Here at Iriss we have been thinking about Mental Health Awareness Week, which ran from the 15th to the 21st of May. It got me contemplating the complexity of navigating emotions, health, systems, work, life, and everything in between.
The focus of this year's Mental Health Awareness week was 'anxiety'. This made me reflect on the role that anxiety plays in our work. In particular it made me think about how it relates to some of the new projects that I am working on this year.
Anxiety is one of the most common mental health challenges that we face. It has many forms, and can emerge in many different settings. It is a perfectly normal and (sometimes) passing response to uncertainty, stress, sadness or fear. When we live more chronically in a state of anxiety then it can take on its own shape and become something that feels more stuck to who we are.
For me, anxiety is rooted in a sense of feeling out of control. In a work setting, it might come at the very beginning of a project – before I know the parameters or have built a relationship with partners that I’ll be working alongside. It might come at a point where I want to deliver a piece of work but for some reason I am hitting a roadblock. When anxiety does come along it can erode the hopefulness that I want to keep in my work, and there can be that niggling dread of what may happen if things go wrong.
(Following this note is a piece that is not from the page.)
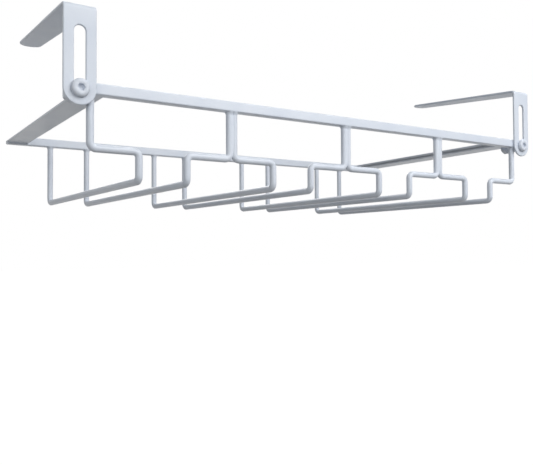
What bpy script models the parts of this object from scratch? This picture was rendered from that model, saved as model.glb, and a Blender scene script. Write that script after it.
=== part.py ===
# Hanging wine glass rack: a welded steel frame with four stem lanes, hung under a shelf
# by two slotted hooks that slide on clamp screws.
# Units are metres. X runs along the front rail, Y from front to back, Z up.
# The origin is the middle of the front rail's top face.

import math

import bmesh
import bpy
from mathutils import Matrix, Vector

# Lanes and bent wires
LANE_COUNT = 4
LANE_PITCH = 0.100
LANE_GAP = 0.0282
WIRE_DIAMETER = 0.0048
POST_HEIGHT = 0.032
STEP_HEIGHT = 0.0182
FRONT_BEND_RADIUS = 0.0037
REAR_BEND_RADIUS = 0.0042
BEND_STEPS = 5

# Top frame
FRAME_DEPTH = 0.221
RAIL_HEIGHT = 0.007
RAIL_DEPTH = 0.007
RAIL_EDGE_RADIUS = 0.0009
SIDE_BAR_WIDTH = 0.0175
SIDE_BAR_THICKNESS = 0.0016
SIDE_BAR_LIFT = 0.0015
SIDE_BAR_EDGE_RADIUS = 0.0003
SIDE_BAR_OVERHANG = 0.004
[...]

This lingering anxiety can also be linked with things that are happening way beyond our control, something that we have all maybe felt more in the last few years - whether it be linked to COVID, or to current challenges around the cost of living.
In my current work with Passion4Fusion we are going to be creating a toolkit for social workers working with African families. We had our first get together recently and members of the team were feeling anxious because of the conflict in Sudan, an area of the world where they had direct links and friends and family. This real world situation creates a sense of uncertainty based on a fear that is, in no uncertain terms, justified. So how do we move forward when we are working in a world that is full of things we can’t control? It can be difficult sometimes to see a hopeful way forward in things we can influence, when some things beyond that influence are feeling pretty hopeless.
And I see that all the time in the work I do in social work and care. We can make progress in one area, but also feel dejected that there is so much more to be done.
I find systems thinking is a useful framework to help me control that thinking. It allows us to think of the individual in a system – made up of their physical health, their emotional landscape, their relationships and their environment. We can scale up and see them as part of a system - their organisation or community. We can zoom out further to see structural systems such as racism, prejudice, and inequality at play. By being able to zoom in and out like this, we can focus on different aspects of the system at different points. Most usefully for me, amongst that framing, we can find those things that we can influence, and focus on the things that will make a difference to people’s care and support. And while doing that – to make sure those changes can flourish – we can attempt to expose and chip away at the other parts of the system.
Often, there are ways individuals try to help themselves to hold off feelings of anxiety or inadequacy. I recently delivered a session in Aberdeenshire with newly qualified social workers. We were exploring the types of stress and anxiety that are experienced around writing case notes. Social workers are under a lot of pressure to write well, to include the voices of the people they support, and to demonstrate their analysis of situations. For a newly qualified social worker this can be a daunting task. We talked about ways that they manage their anxiety before starting writing. We discussed the different ideas that people had to help them settle themselves before they begin. Ideas included looking at photos of loved ones on a phone, taking a short walk before beginning, having a tea, talking about worries with a colleague, brain dumping using a dictation app, or free writing techniques. While everyone in the group acknowledged that they did find writing stressful, everyone had different ideas for things that support them to feel calmer before they begin. It was great to spend time as a group acknowledging the impact of uncertainty at work – personally and in practice.
“I feel like I was ‘comfortable’ with accepting that writing is a hard part of the job, and that I just needed to get on with it. Now I feel reassured that lots of people share the same anxieties and that it is ok to feel stressed – and there are ways to manage it.”— Workshop participant
Going forward with these new projects I know anxiety won't be the prevailing theme. However I'm very open to acknowledging it where it arises. I want to support my project partners to work through the difficult emotions that are inevitable if we are to progress and make real change in the Scottish social care system, and often that starts by reflecting together to acknowledge how these feelings sit within us, and sharing how we overcome that to do the important work of supporting those we provide care and support for.